If you don’t use ROOT (where the precompiled header causes trouble if options are not applied consistently across the board), you should be in a much better shape, assuming the sources are recent. I just checked that the inlining fix for sure exists in the latest of those standalone sources (see CIFactory.cpp) and probably has been for a while: Axel’s fix is from July 25. (If whatever you run locally is older, you will want to update.)
But actually, looking at it again now, Axel’s fix may not work at all. This is the code (CIFactory.cpp) from the latest standalone cling sources:
CGOpts.OptimizationLevel = 0;
CGOpts.setInlining((CGOpts.OptimizationLevel == 0)
So OptimizationLevel is always 0 when taking that route, regardless argv/argc, and inlining is subsequently always off. (I have my own cling patches, and I hacked the code to always run at opt level 2, as well as to always use normal inlining (regardless opt level).)
You can change opt level at run-time (
#pragma cling optimize 2), but mixing of headers seen under different optimization levels is still possible, so this needs to be as early as possible. And for the defaults, you’re basically too late.
Cling sets up some more defaults and its own passes in
BackendPasses::CreatePasses(), which lives in
lib/Interpreter/BackendPasses.cpp. It does not follow clang to the letter b/c when running interactively, there is no point in letting the user wait for minutes to run an expensive pass that only shaves off a few microseconds here and there. OTOH, having no optimization at all tends to create larger code with more symbols, which slows you down as well. So, some judicious choices have been made. But then if you have an esoteric case (as we had and you may, too), you may actually lose out. Hence when in doubt, compare to Clang.
In that function look specifically at how the selections for vectorization differ and how the optlevel is taken in some cases from the function argument (which originates from the transaction) and in some cases from the default options optlevel stored by the interpreter. It’s that of which I worry about in your specific case.
Cling also likes to add safety checks (eg. a pass that verifies pointers) so that the interpreter does not segfault if the user dereferences a null pointer for example. Whether that’s active, depends on a) the default and b) which function you call. The
declare() you use above is fine (no ptr checking), but others, e.g.
process() do force this pass to insert checks and others such as
parse() pick up the default. The point is that having these checks affect the effectiveness of optimization passes, you pretty sure you want to avoid it.
In short, Cling is not a compiler like Clang: it’s making trade-offs for its use as an interactive environment.

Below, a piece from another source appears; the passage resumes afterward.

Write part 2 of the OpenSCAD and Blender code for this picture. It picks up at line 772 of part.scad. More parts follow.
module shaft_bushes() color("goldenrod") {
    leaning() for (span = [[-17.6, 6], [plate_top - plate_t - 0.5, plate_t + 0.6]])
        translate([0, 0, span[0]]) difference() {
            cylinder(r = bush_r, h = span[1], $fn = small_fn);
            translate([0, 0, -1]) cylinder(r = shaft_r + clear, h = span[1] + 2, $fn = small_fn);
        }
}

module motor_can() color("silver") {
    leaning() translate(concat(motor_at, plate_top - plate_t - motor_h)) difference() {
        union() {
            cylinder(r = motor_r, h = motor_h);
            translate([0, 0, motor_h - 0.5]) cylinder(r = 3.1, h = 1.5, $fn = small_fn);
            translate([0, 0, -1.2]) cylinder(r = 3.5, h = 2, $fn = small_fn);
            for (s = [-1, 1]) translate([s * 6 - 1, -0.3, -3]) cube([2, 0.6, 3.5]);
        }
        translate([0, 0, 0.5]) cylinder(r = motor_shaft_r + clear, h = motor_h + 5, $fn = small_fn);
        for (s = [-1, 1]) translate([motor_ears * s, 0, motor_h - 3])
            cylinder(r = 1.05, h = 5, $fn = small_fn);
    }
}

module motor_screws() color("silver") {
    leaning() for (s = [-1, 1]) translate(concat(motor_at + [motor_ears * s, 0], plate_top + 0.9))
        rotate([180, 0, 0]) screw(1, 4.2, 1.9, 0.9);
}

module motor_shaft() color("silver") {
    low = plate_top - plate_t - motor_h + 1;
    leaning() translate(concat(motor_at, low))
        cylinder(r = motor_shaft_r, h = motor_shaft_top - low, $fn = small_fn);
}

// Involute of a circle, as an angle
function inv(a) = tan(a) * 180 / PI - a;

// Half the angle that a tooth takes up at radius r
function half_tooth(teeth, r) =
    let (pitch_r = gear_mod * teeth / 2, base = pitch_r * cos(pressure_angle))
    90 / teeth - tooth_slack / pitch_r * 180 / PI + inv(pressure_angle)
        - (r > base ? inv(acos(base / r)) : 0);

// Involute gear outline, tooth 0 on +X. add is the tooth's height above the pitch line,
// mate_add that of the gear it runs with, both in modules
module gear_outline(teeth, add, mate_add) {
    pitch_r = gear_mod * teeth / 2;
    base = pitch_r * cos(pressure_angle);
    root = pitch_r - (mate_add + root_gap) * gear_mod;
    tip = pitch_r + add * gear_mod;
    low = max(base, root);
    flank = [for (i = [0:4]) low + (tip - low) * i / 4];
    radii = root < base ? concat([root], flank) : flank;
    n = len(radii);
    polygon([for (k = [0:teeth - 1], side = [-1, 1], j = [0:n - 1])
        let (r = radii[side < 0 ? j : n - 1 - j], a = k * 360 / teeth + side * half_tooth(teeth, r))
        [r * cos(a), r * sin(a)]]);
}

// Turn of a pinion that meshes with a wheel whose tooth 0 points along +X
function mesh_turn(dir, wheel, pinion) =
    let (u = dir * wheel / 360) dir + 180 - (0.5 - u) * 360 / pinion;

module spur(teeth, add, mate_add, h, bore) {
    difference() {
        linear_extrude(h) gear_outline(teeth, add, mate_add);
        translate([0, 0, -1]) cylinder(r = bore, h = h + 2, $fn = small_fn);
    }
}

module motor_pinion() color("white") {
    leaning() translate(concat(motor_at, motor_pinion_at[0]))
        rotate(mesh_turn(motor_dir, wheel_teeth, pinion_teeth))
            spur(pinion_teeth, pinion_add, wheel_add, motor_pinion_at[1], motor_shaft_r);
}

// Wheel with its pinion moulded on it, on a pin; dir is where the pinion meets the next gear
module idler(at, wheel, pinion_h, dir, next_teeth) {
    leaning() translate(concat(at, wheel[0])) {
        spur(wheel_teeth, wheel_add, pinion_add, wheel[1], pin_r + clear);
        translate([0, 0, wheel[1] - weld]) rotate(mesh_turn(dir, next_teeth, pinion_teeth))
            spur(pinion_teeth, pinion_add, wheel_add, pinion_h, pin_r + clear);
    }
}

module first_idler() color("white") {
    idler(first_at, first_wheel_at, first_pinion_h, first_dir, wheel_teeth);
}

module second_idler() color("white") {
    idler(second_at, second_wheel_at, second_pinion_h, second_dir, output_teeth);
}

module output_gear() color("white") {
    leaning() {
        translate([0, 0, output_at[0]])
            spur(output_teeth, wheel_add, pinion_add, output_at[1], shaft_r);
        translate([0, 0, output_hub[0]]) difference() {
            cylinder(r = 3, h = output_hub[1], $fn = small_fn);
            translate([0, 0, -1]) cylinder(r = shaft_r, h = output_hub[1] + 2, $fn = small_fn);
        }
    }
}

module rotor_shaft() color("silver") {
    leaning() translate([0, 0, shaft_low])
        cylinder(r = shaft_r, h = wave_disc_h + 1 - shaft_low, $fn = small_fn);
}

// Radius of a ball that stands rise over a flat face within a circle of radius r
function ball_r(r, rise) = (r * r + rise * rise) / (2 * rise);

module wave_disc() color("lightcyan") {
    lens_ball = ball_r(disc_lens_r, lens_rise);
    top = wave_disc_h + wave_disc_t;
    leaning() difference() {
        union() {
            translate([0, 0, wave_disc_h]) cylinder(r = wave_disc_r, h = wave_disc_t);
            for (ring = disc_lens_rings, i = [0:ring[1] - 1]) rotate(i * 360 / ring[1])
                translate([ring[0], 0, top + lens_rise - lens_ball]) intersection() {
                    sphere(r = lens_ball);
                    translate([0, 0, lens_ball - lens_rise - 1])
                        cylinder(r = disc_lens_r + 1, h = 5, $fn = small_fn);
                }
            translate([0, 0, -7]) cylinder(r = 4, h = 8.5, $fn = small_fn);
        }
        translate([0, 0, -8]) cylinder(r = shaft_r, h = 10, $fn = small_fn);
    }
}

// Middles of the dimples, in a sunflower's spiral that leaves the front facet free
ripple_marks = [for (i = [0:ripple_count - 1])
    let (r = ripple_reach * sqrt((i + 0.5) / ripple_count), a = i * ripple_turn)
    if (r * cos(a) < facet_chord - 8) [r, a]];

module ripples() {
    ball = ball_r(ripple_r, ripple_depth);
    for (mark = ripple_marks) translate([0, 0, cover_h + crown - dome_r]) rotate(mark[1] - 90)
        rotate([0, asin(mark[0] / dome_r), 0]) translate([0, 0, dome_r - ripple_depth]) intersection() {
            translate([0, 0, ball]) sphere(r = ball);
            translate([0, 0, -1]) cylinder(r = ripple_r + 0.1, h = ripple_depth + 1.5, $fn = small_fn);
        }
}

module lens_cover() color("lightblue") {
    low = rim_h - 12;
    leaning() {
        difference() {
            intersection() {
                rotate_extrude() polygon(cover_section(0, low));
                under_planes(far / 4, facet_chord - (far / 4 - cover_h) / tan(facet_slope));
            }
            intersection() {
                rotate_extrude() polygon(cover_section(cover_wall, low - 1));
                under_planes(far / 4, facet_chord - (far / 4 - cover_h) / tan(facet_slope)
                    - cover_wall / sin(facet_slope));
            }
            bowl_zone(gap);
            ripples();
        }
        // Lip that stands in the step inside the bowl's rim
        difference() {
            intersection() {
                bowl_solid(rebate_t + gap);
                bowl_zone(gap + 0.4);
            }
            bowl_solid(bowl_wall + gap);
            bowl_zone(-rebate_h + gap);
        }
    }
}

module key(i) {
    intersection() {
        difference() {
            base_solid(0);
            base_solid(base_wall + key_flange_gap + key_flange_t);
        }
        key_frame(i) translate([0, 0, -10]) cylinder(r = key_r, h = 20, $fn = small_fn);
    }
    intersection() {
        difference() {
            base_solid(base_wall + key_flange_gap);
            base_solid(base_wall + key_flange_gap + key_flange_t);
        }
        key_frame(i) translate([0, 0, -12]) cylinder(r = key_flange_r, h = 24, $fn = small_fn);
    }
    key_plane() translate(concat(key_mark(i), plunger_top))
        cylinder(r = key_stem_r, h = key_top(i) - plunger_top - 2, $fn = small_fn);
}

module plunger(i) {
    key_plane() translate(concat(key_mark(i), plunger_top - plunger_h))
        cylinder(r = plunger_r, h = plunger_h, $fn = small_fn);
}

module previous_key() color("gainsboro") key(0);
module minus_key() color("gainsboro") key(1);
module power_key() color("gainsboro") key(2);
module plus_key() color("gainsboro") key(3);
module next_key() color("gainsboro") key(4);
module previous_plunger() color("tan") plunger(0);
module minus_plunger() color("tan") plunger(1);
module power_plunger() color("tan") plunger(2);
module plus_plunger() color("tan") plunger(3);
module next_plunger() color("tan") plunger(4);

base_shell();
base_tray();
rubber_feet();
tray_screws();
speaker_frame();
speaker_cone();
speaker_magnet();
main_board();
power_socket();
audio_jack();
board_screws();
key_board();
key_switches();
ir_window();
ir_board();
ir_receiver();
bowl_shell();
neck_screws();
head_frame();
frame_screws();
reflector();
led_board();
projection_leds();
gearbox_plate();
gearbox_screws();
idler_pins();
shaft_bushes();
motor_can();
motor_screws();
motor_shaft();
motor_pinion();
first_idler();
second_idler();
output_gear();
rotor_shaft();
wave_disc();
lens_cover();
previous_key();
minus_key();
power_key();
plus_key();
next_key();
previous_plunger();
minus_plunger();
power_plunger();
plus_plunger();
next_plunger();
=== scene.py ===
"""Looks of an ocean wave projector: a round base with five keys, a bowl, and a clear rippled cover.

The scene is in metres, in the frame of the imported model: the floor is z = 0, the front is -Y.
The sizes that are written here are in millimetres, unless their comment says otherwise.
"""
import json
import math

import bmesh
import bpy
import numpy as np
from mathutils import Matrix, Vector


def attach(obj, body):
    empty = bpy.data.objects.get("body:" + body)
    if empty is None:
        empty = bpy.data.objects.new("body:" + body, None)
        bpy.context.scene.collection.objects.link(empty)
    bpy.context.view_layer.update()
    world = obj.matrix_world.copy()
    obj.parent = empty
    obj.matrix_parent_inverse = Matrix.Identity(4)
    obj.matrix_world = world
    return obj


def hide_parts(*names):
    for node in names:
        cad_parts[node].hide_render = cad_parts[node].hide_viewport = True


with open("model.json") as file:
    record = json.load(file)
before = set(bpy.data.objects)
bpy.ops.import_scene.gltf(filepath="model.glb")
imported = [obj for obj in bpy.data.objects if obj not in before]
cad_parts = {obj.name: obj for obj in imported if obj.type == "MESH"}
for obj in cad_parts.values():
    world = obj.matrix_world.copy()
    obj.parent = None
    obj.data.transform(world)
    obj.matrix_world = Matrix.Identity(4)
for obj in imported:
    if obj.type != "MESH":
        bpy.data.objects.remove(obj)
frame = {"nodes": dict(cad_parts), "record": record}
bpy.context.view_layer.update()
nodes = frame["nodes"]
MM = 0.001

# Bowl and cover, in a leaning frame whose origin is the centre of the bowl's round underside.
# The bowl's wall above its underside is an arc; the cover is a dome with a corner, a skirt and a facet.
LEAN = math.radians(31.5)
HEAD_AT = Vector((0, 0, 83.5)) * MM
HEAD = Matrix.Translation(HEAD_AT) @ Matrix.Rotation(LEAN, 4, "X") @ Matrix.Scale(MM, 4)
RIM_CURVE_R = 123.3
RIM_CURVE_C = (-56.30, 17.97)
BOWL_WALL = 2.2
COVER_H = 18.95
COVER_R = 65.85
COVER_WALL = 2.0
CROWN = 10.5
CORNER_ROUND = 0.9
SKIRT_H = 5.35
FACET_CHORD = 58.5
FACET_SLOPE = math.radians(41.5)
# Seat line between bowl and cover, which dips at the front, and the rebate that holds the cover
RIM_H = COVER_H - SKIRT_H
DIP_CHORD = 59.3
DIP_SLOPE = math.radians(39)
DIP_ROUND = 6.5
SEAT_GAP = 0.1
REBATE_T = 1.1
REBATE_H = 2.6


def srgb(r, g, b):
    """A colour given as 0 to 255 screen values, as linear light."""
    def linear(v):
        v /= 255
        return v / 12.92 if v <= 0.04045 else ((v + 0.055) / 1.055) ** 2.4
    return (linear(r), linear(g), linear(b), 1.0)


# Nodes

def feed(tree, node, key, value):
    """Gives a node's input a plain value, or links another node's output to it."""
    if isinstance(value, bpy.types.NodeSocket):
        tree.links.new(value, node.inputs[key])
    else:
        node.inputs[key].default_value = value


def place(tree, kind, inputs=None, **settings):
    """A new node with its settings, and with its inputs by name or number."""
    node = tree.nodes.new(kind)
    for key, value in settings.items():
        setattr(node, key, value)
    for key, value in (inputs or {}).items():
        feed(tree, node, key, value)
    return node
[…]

So what we did, is we defined the important templates extern (this may be harder for you, but may work for those subexpressions you talk about), compiled those separately, and loaded that as a library. There, we ran into the problem that Clang would parse templates anyway, even if declared extern. So we hacked that, see: https://bitbucket.org/wlav/cppyy-backend/src/master/cling/patches/explicit_template.diff .
That’s the background.
Back to your case: besides supplying -O2 in argv, at a minimum also do something like:
interpreter->getCI()->getCodeGenOpts().OptimizationLevel = 2;